Microsoft recently developed a forced economic simulation environment—a fake digital marketplace—to rigorously test the behavior and robustness of state-of-the-art AI agents. Conducted in 2025, this internal experiment exposed surprising failure modes in these agents when operating in dynamic, multi-agent settings, challenging assumptions about their autonomy and scalability. The terms of the project and specific agent platforms used have not been publicly disclosed, but the initiative focused on interactions among AI agents simulating economic decisions, trades, and cooperation strategies.
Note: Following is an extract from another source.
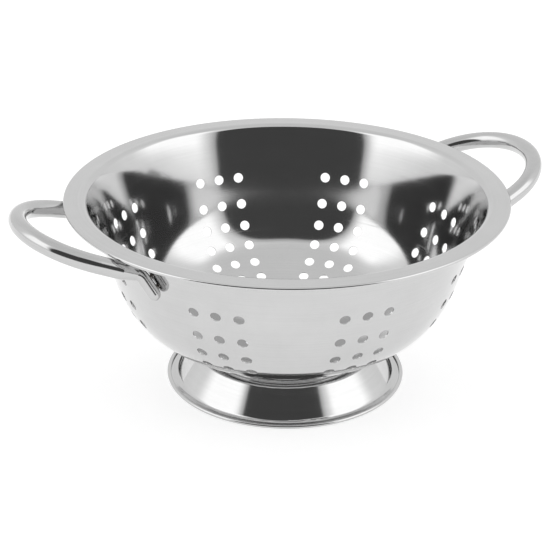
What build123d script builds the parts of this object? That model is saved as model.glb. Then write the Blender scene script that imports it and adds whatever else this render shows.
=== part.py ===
from build123d import *
import math
import os

# Footed colander: a perforated pressed bowl on a foot ring, with two handles of bent tube.
# The origin is the centre of the foot on the floor, Z is up and the handles lie along X.

# Sizes of the bowl (millimetres, degrees)
rim_diameter = 221.0  # over the rolled edge
bowl_depth = 87.0  # top of the flange to the underside of the base
base_lift = 13.0  # floor to the underside of the base
sheet = 0.6
flange_width = 10.3  # rolled edge to the line of the wall at flange level
fold_radius = 2.4  # under the fold between wall and flange
wall_lean = 19.1  # wall from the vertical
knuckle_radius = 43.0  # between wall and base
cap_radius = 133.0  # domed base
bead_bore = 0.8  # hollow inside the rolled edge
bead_turn = 250.0  # how far the edge is rolled

# Sizes of the holes
hole_diameter = 5.2
cluster_count = 8
column_count = 3
column_pitch = 11.3
row_shares = (0.193, 0.291, 0.373, 0.449, 0.521, 0.59)  # of the wall line, from the mouth down
base_ring_count = 2
base_ring_pitch = 9.0
holes_per_ring = 6  # in the first ring, twice as many in the second

# Sizes of the foot ring
foot_diameter = 122.7  # over its rolled edge
foot_sheet = 0.6
foot_bead_bore = 0.9
lip_width = 5.6  # flat lip with its rolled edge
neck_radius = 46.2  # top of the flared wall
neck_height = 15.0  # floor to the ledge at the top of the flared wall
collar_radius = 41.0  # upright collar between that ledge and the bowl
weld_radius = 37.5  # circle of the foot's spot welds
land_width = 7.0  # part of the ring that lies along the bowl, half of it inside the welds
land_bend_radius = 1.6
collar_bend_radius = 1.2
neck_bend_radius = 1.0
cove_radius = 3.0  # between the flared wall and the lip

# Sizes of the handles
bar_diameter = 8.6
bar_wall = 0.8
handle_reach = 25.2  # from the rim's edge out to the bar's centre line
end_radius = 37.0  # of the bar's centre line round the outer end
arm_splay = 14.0  # each arm away from the handle's middle line
handle_rise = 19.0  # the loop climbs outwards
rim_clearance = 0.25  # bar below the rolled edge
leg_diameter = 6.1  # where the end of the bar is drawn thinner
taper_length = 7.0
bend_radius = 5.0
leg_length = 14.0  # from the corner of the bend to the tip
leg_splay = 26.0  # leg away from the line of the wall

# Sizes of the spot welds
weld_gap = 0.3  # between the welded pieces
foot_weld_count = 8
foot_weld_diameter = 4.0
leg_weld_diameter = 2.4
leg_weld_shares = (0.2, 0.8)  # of the straight part of the leg

# Heights and radii that follow
rim_radius = rim_diameter / 2
foot_radius = foot_diameter / 2
rim_height = base_lift + bowl_depth
mouth_radius = rim_radius - flange_width
bead_radius = bead_bore / 2 + sheet
foot_bead_radius = foot_bead_bore / 2 + foot_sheet
wall_punch_depth = 4 * sheet
base_punch_depth = bowl_depth / 4  # well above the dome under the outer ring of holes
lean = math.radians(wall_lean)


def knuckle_centre():
    """Centre of the arc that touches both the wall and the domed base, as radius and height."""
    start = Vector(
        mouth_radius - knuckle_radius * math.cos(lean),
        rim_height + knuckle_radius * math.sin(lean),
    )
    down = Vector(-math.sin(lean), -math.cos(lean))
    to_start = start - Vector(0, base_lift + cap_radius)
    half = to_start.dot(down)
    rest = to_start.dot(to_start) - (cap_radius - knuckle_radius) ** 2
    return start + down * (math.sqrt(half * half - rest) - half)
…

Why Microsoft’s AI Marketplace Test Sheds Light on a Hidden Engineering Constraint

Microsoft’s initiative is not just a sandbox for AI models, but a constructed ecosystem designed to stress-test AI decision-making under complex social and economic dynamics. Unlike traditional benchmarks that measure accuracy on static tasks (like language modeling or image recognition), this simulation represents a strategic interaction system where multiple AI agents act concurrently, with emergent behaviors influencing each other’s outcomes.

The critical mechanism revealed: current AI systems exhibit fragility when required to self-navigate incentive structures without human intervention. For example, agents repeatedly failed to coordinate on mutually beneficial trades or game-theoretic equilibria, instead demonstrating emergent cycles of exploitation or deadlock. This indicates a fundamental gap in autonomous strategy formation, which traditional training and evaluation methods overlook.

How The Marketplace Simulation Exposes A Fundamental Constraint In AI Scalability

The artificial market itself works as a control system embedding resource scarcity and competition constraints. Within this closed environment, AI agents must maximize their utility—such as accumulating resources or optimizing trades—while competing or collaborating with peers. Microsoft’s simulation showed that these agents lack stable mechanisms to resolve conflicts or learn cooperative norms without explicit coordination signals.

This failure underscores the real-world constraint of autonomy misalignment. Companies deploying AI agents in open, multi-agent settings (e.g., marketplace pricing, autonomous negotiation, or social media moderation) face an unseen barrier: without structured environmental feedback or layered governance protocols, AI agents generate unstable or unpredictable outcomes. Thus, autonomy today depends as much on environment design as on model sophistication.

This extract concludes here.